Sticking some salt in the now-impressive wound, the panelists went on to speculate, based on an extrapolation in the white paper, that the industry as a whole still has not recovered the cost of the transition to 300 mm, and might never recover it.

How could this be the case? In more detailed discussion, panelists sketched in the results from their economic model. Importantly, rather than assuming an average increase in die throughput for the entire line based on the change in area, the model looks at throughput changes in individual stages. That immediately highlights the difference between what the panel called beam-oriented devices and chamber-oriented devices. In the former category—including lithography, implant, and inspection tools, according to Ellis—productivity actually increases little if at all with wafer size. The tool still has to step or scan the surface, and still moves at about the same rate. In fact, with the bigger, heavier wafers that process, like materials-handling, may be slowed.

Even with chamber-oriented devices, twice the area doesn't mean twice the capital productivity, pointed out Dave Hemker, vice president of new product development at Lam Research. "You can make a plasma chamber larger, but in doing so you still have to maintain the same very uniform plasma density," Hemker warned. "That isn't easy. It means a bigger turbo pump, and it means a much more powerful RF generator. We have learned that RF generator cost does not go up linearly with power—it begins to increase much more rapidly shortly beyond current power levels. So you cannot achieve linear scaling in cost with wafer area."

This distinction is critical in looking at 450 mm, said Masayuki Tomoyasu, senior vice president at Tokyo Electron, because today beam tools make up a larger portion of the finished wafer cost than at 200 mm. "If that portion of the cost doesn't scale, what do we gain?" he asked. Further, he pointed out "most of the benefit we received from the 200 to 300 mm transition was from FOUPs, better automation, and similar improvements. We can't do those changes over again—we can't introduce another FOUP, or automate the fab all over again."

The panel also attacked the case for needing larger wafers in the first place. Ellis said it was a myth that monotonically increasing die size is forcing a move to 450 mm to maintain the die-per-wafer ratio. "In fact, the average size of dice has been stable to slightly decreasing," he said.

Nor, panelists said, is the industry as a whole seeing the kind of demand that was used to justify 300 mm. "At 300, we were seeing dramatic demand growth," observed Iddo Hadar, CTO at Applied Materials. "Today, the growth projections for the industry are much slower.

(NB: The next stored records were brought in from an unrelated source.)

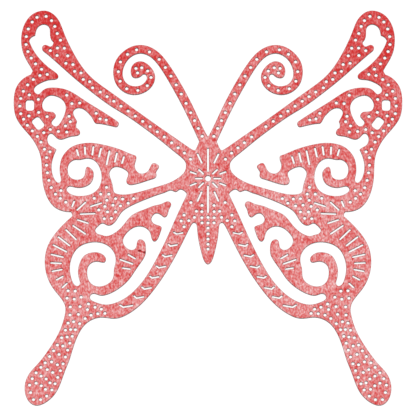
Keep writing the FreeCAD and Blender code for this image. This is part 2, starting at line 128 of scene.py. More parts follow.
@dataclass(frozen=True)
class CutEdge:
    """The section of a die-cut edge, from the flat of the upper face to the flat of the underside.

    Attributes:
        section: inset from the outline and depth below the upper face, both in mm, and share of the rim's
        colour, which is painted shade along the cut edge.
        drawn_for: the thickness that the depths are for, in mm.
        wall: the numbers of the first and last rings on the upright wall.
        ragged: how far the fibres of the wall are torn in, in mm.
        ragged_size: the length of a ragged patch along the wall, in mm.
        ragged_rise: how fast the raggedness changes up the wall, for each mm.
    """

    # The third number of each ring is its share of the painted edge shade.
    section: tuple[Triple, ...] = (
        (0.200, 0.0, 0.0),
        (0.140, 0.010, 0.0),
        (0.085, 0.035, 0.35),
        (0.038, 0.078, 0.85),
        (0.010, 0.130, 1.0),
        (0.0, 0.210, 1.0),
        (0.0, 0.330, 1.0),
        (0.025, 0.385, 0.6),
        (0.070, 0.400, 0.0),
    )
    drawn_for: float = 0.4
    wall: tuple[int, int] = (3, 6)
    ragged: float = 0.014
    ragged_size: float = 0.35
    ragged_rise: float = 9.0

    @property
    def widest(self) -> float:
        """The largest inset of the section, in mm."""
        return max(inset for inset, _, _ in self.section)

    def is_wall(self, ring: int) -> bool:
        """Whether a ring of the section lies on the upright wall."""
        return self.wall[0] <= ring <= self.wall[1]


@dataclass(frozen=True)
class Tooth:
    """The slight unevenness of the card's faces.

    Attributes:
        height: of the tooth, in mm.
        size: of one bump, in mm.
        apart: how far apart in the noise the two faces are.
    """

    height: float = 0.007
    size: float = 1.3
    apart: float = 7.0

    def at(self, x: float, y: float, face: Face) -> float:
        """How far a face stands proud at a place, in mm."""
        return self.height * noise.noise(Vector((x / self.size, y / self.size, self.apart * face.value)))


def tree_of(places: np.ndarray) -> KDTree:
    """A tree of places in the plane, for finding what lies near.

    Args:
        places: n by 2 places, in mm.

    Returns:
        The tree, whose indices are the places' numbers.
    """
    tree = KDTree(len(places))
    for number, (x, y) in enumerate(places):
        tree.insert(Vector((x, y, 0.0)), number)
    tree.balance()
    return tree


@dataclass
class Loop:
    """A closed line of an outline, with the card on its left.

    Attributes:
        points: n by 2 places, in mm.
        kinds: what the stretch from each point to the next is.
    """

    points: np.ndarray
    kinds: list[EdgeKind]

    def directions(self) -> tuple[np.ndarray, np.ndarray]:
        """The stretches' unit directions and lengths.

        Returns:
            n by 2 directions and n lengths, in mm.
        """
        along = np.roll(self.points, -1, axis=0) - self.points
        length = np.linalg.norm(along, axis=1)
        return along / length[:, None], length


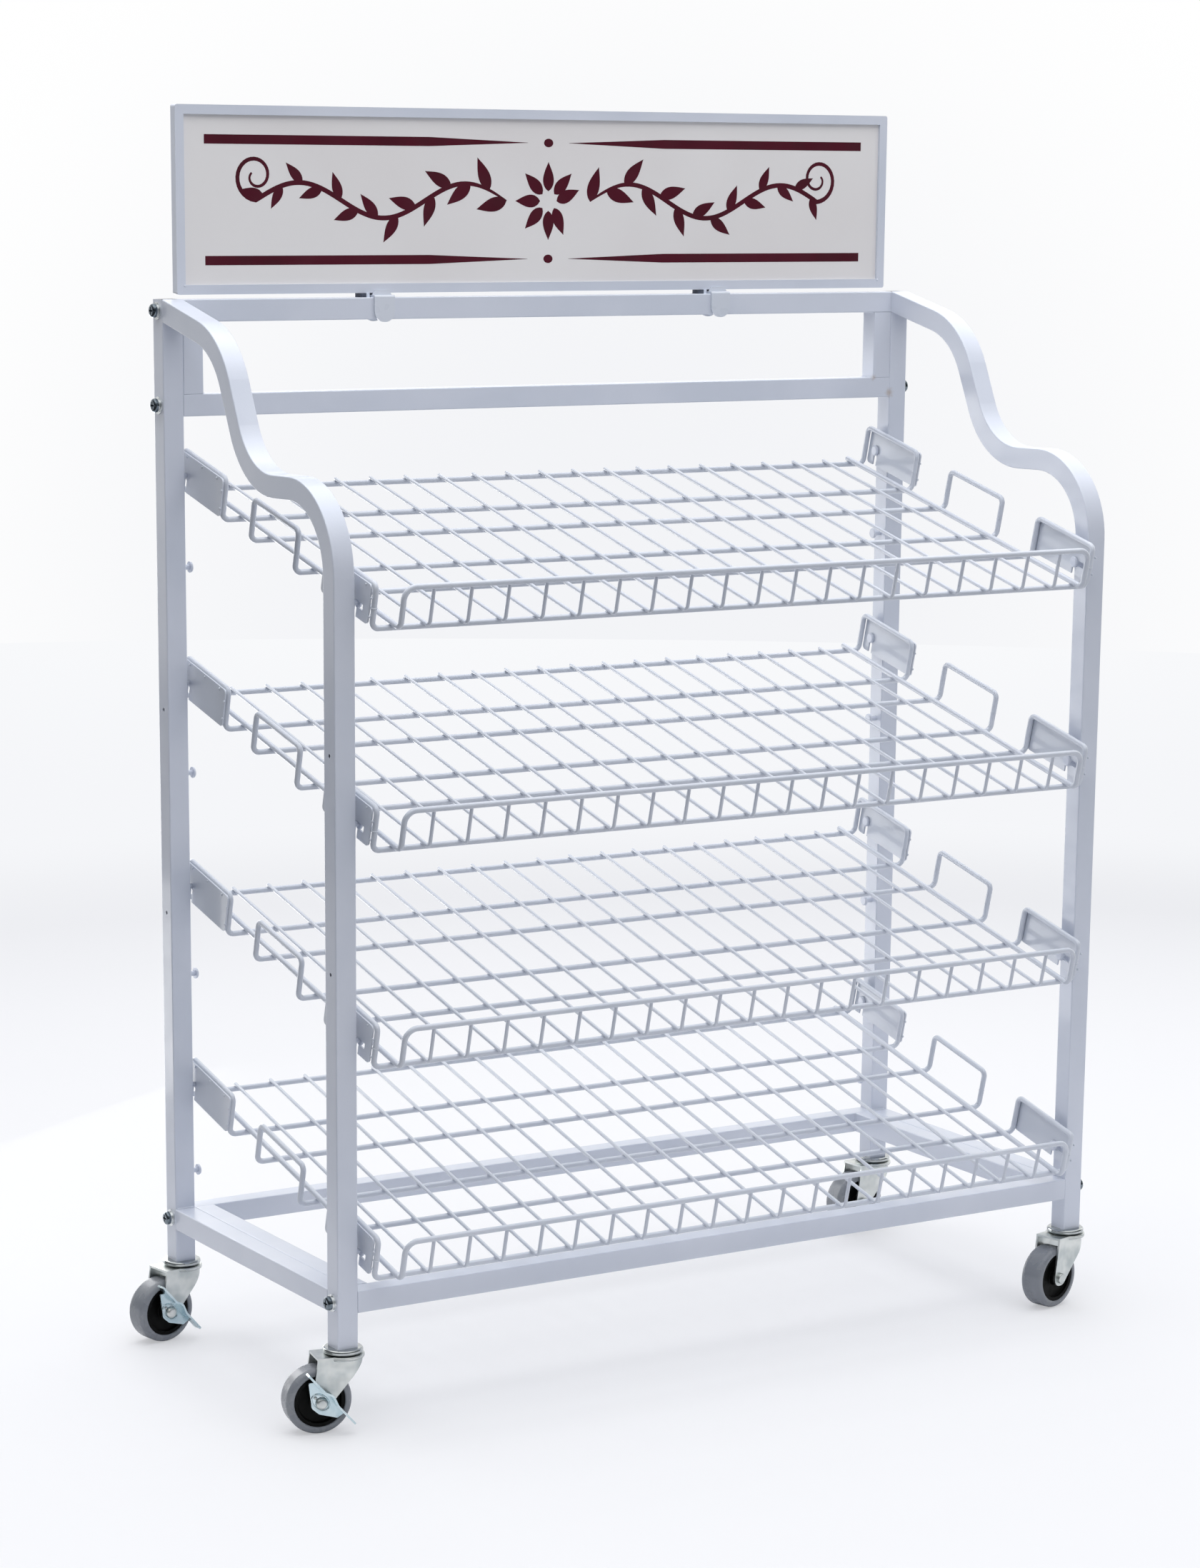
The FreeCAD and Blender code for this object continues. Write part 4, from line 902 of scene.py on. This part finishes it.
# %% [markdown]
# ## The garland
#
# Between the bars runs a mirrored garland of plain leaves on a waving stem, which curls up at
# its outer end and meets a rosette in the middle. The stem is a formula: a sine wave that
# runs into a spiral. A tree sets out the leaves: it walks the stem in even steps, turns a
# leaf along the stem at each, and leans it to one side and the other in turn. The rosette is
# the same tree on a small circle, with every leaf leaning outward.

# %% Stems
STEM_START = 0.058
STEM_END = 0.390
STEM_WAVE = 0.020
STEM_TURNS = 1.5
STEM_WIDTH = 0.0056
STEM_ROOT = 0.4
STEM_MARKS = 60
CURL_RADIUS = 0.027
CURL_TURNS = 1.35
CURL_CLOSING = 0.78
CURL_THINNING = 0.55
CURL_MARKS = 40


def stem_marks(side):
    """The stem's points and widths, from the rosette out to the end of its curl."""
    points = []
    widths = []
    for mark in range(STEM_MARKS):
        share = mark / (STEM_MARKS - 1)
        across = STEM_START + (STEM_END - STEM_START) * share
        wave = STEM_WAVE * math.sin(2 * math.pi * STEM_TURNS * share)
        points.append(Vector((side * across, wave, 0)))
        swell = math.sin(math.pi * min(0.5, share * 2))
        widths.append(STEM_WIDTH * (STEM_ROOT + (1 - STEM_ROOT) * swell))
    for mark in range(1, CURL_MARKS):
        share = mark / (CURL_MARKS - 1)
        angle = 2 * math.pi * CURL_TURNS * share - math.pi / 2
        reach = CURL_RADIUS * (1 - CURL_CLOSING * share)
        across = STEM_END + reach * math.cos(angle)
        points.append(Vector((side * across, CURL_RADIUS + reach * math.sin(angle), 0)))
        widths.append(STEM_WIDTH * (1 - CURL_THINNING * share))
    return points, widths


stems = [stem_marks(side) for side in (-1, 1)]
stem_widths = [width for _, widths in stems for width in widths]
stem_paths = skeleton("stem_paths", [points for points, _ in stems], width=stem_widths)
settle("sign_stems", on_sign(run(ribbon, stem_paths, vinyl)), "frame")

# %% Leaves
LEAF_MARKS = 15
LEAF_SWELL = 0.72


def leaf_row_tree():
    board = GeometryBoard(
        "leaf_row", Count=9, Length=0.04, Width=0.0135, Lean=0.7, Alternate=1.0, Least=0.7, End=1.0
    )
    stem = board.box("GeometryNodeMeshToCurve", inputs={"Mesh": board.size("Geometry")})
    part = board.box(
        "GeometryNodeTrimCurve", {"mode": "FACTOR"}, {"Curve": stem, 2: 0.0, 3: board.size("End")}
    )
    walk = board.box(
        "GeometryNodeCurveToPoints", inputs={"Curve": part, "Count": board.size("Count")}
    )
    tangent = Wire(board, walk.socket.node.outputs["Tangent"])
    run_of = board.box("ShaderNodeSeparateXYZ", inputs={"Vector": tangent})
    rise_of = Wire(board, run_of.socket.node.outputs["Y"])
    index = board.box("GeometryNodeInputIndex")
    hand = 1.0 - board.math("MODULO", index, 2.0) * board.size("Alternate") * 2.0
    heading = board.math("ARCTAN2", rise_of, run_of) + hand * board.size("Lean")
    turn = board.box("ShaderNodeCombineXYZ", inputs={"Z": heading})
    size = 1.0 - index / board.size("Count") * (1.0 - board.size("Least"))
    tip = board.box("ShaderNodeCombineXYZ", inputs={"X": board.size("Length")})
    midrib = board.box("GeometryNodeCurvePrimitiveLine", inputs={"End": tip})
    marks = board.box(
        "GeometryNodeResampleCurve", inputs={"Curve": midrib, "Count": LEAF_MARKS}
    )
    along = board.box("GeometryNodeSplineParameter")
    swell = board.math("SINE", board.math("POWER", along, LEAF_SWELL) * math.pi)
    width = board.math("MAXIMUM", swell * board.size("Width"), POINT_WIDTH)
    leaf = swept_ribbon(board, marks, width)
    leaves = board.box(
        "GeometryNodeInstanceOnPoints",
        inputs={"Points": walk, "Instance": leaf, "Rotation": turn, "Scale": size},
    )
    board.close(leaves, smooth=False)
    return board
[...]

That requires a different logic than we used back then. We see 450 mm wafers being unnecessary to meet demand until the 2020s.

"If we had exhausted the opportunities for productivity growth on 300 mm wafers, it would be different," Hadar continued. "But we have not. In fact there is a risk that focusing on 450 mm would distract us from further work on 300 mm equipment, just when the biggest bang for the buck is at 300. What we are saying here is not that we are pessimistic about 450 mm, it is that we are strongly optimistic about the returns still to be had from further 300 mm R/D."

To this point both industry consultant Walter Class and Skip Miller, director of strategic marketing at ASML, assented. Both emphasized that traditionally, and according to the economic model, the best way to drive productivity has been to aggressively shrink features, resulting in smaller dice or more value per die. And most panelists underlined a point made by Ellis in his opening remarks, that the equipment industry already was spending less than it needed to on R/D just to stay on the ITRS Roadmap for feature size.

Taken together, the panel comments painted a picture of a proposed transition that would entail very significant technical and business risks for both equipment-makers and fabs, that would not promise a significant change in productivity, that was unnecessary to meet forecast demand, and that would likely distract the equipment industry from developments that actually would help. This could only change, the panelists said, when some of the underlying inputs to the economic model changed: demand growth, the size of the technology barriers, or perhaps the appearance of some processing breakthrough that could only be implemented on 450 mm equipment. The time may come for 450 mm, the panel suggested, but that time was not now.